6. Fox News’ Elisabeth Hasselbeck. A straight-faced Hasselbeck suggested that Officer Brian Encinia may have been physically threatened by the flaming weaponized cigarette being smoked by Sandra Bland. Here's the conversation:
Hasselbeck: But, what if, I mean, there are times, I'm sure, someone has, in the history of this land, used a cigarette against a police officer, maybe chucked it at him, pushed it at him.
Rafferty: Absolutely.
Hasselbeck: If he indeed felt it could be a potential threat, was that the wise thing to do?
There is simply no limit to preposterous Fox News absurdities.
7. Republican Presidential Candidates. This is a collective nomination. The current crop of GOP presidential hopefuls are in a mad rush to out-militarize each other, with each upping the ante of an opponent’s statement.

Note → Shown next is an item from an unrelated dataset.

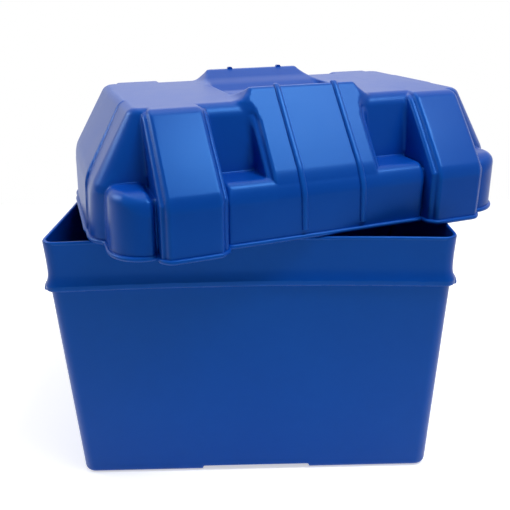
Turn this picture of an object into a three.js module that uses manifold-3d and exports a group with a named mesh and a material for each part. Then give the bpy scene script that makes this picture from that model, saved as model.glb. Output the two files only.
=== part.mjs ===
// Battery box: an open tub with a collar round its mouth, and a deep lid that lifts off.
//
// Both pieces are injection mouldings in polypropylene, each a thin shell of even wall.
// The lid is shown as it lies when somebody has just lifted it and put it down again:
// turned on the tub's rim, its own rim resting flat on the four walls of the tub.
//
// Millimetres, +Z up. The origin is under the middle of the lid, on the plane that the tub
// stands on. The tub's long walls run along X, and its front wall faces -Y.
import * as THREE from 'three';
import { mergeVertices } from 'three/addons/utils/BufferGeometryUtils.js';
import Module from 'manifold-3d';

const wasm = await Module();
wasm.setup();

// Driving dimensions of the tub
const rimLength = 403;          // over the collar at the mouth
const rimWidth = 285.2;
const tubHeight = 285;
const baseLength = 390.5;       // over the foot of the walls
const baseWidth = 269.2;
const tubWall = 3.2;
const collarHeight = 50.5;      // from the ledge up to the rim
const ledgeStep = 3;            // how far the ledge stands proud of the wall below it
const ledgeReach = 2.1;         // how far the ledge stands out past the rim
const collarWaist = 0.5;        // how far the collar draws in between ledge and rim
const ledgeThickness = 4.5;     // height of the ledge's edge
const ledgeFlare = 9;           // height over which the collar runs out into the ledge
const rimBand = 4;              // height of the thickened edge at the mouth
const mouthCorner = 13;         // plan radius of the corners at the mouth
const baseCorner = 16;
const wallBow = 8;              // how far the long walls draw in at mid length
const endBow = 1.5;
const footRound = 5;            // radius of the edge between walls and underside

// Underside, floor and end lips of the tub
const channelWidth = 120;       // strap channel between the two feet
const channelHeight = 5.4;
const floorThickness = 3.4;
const floorRibWidth = 3;
const floorRibRows = 5;
const floorRibMargin = 14;      // from a rib to the wall, and to the channel's roof
const lipReach = 5.6;           // end lips, measured from the ledge outwards
const lipRise = 13;             // height over which a lip runs back into the collar
const lipNose = 4;              // height of the blunt nose at its foot
const lipInset = 11;            // from the end of a lip to the corner of the ledge
const lipRoot = 12;             // how far a lip's block starts inside the wall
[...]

After Rick Santorum called for sending 10,000 troops to Iraq, Senator Lindsay Graham upped the ante by promising to send another 10,000 to Syria. Not to be outdone, Marco Rubio stole a line from the movie Taken in calling for the deployment of “devastating” American air power: “We will look for you, we will find you, and we will kill you.” George Pataki wants to send in troops to destroy ISIS training and “recruitment centers” (?), and any other areas where it is looking to plan an attack. John Kasich was less specific about his militancy, simply saying: “Let’s just do it.”
Hand it to Governor Scott Walker, who has compared fighting ISIS to battling labor unions in his state, to raise the stakes even further. Walker insisted that he would not only tear up the nuclear accord with Iran on the first day of his presidency, but that between his swearing in and inaugural ball, he might well launch military action—presumably against Iran.
But, as expected, Donald Trump “trumped” them all. Claiming he was a military genius, Trump said he who would instantly find a “General Patton” or “General MacArthur,” who would finally put our military in a win column. How? He had his own foolproof plan for stopping ISIS. As he put it: “Take back the oil. Once you go over and take back that oil, they have nothing. You bomb the hell out of them, and then you encircle it, and then you go in. And you let Mobil go in, and you let our great oil companies go in. Once you take that oil, they have nothing left.”
The only thing missing is Ted Cruz promising he would nuke the wider Middle East (don’t be surprised if he does). This is unbelievable. Haven’t Republicans learned anything from our disastrous wars in Vietnam, Afghanistan, Iraq, Libya, and now unfolding in Syria? Instead of realizing that war should be resorted to as a last resort, and only when it’s clearly in our national interests, they continue to offer it as our first response to a threat, and to them every threat is existential. More bombs and more troops is always their “solution.” And, if this doesn’t work, send in more of the same. This war-hawk mend set has so engulfed the party, it should be renamed the “War Party.”
No doubt about it; it’s the current crop of republican presidential hopefuls for their irresponsible war mongering along with other absurdities they've been spewing forth on the campaign trail.
I vote for Hasselbeck, if for no other reason than your description of the threat of "a flaming weaponized cigarette." If that doesn't evoke absurdity, I don't know what does.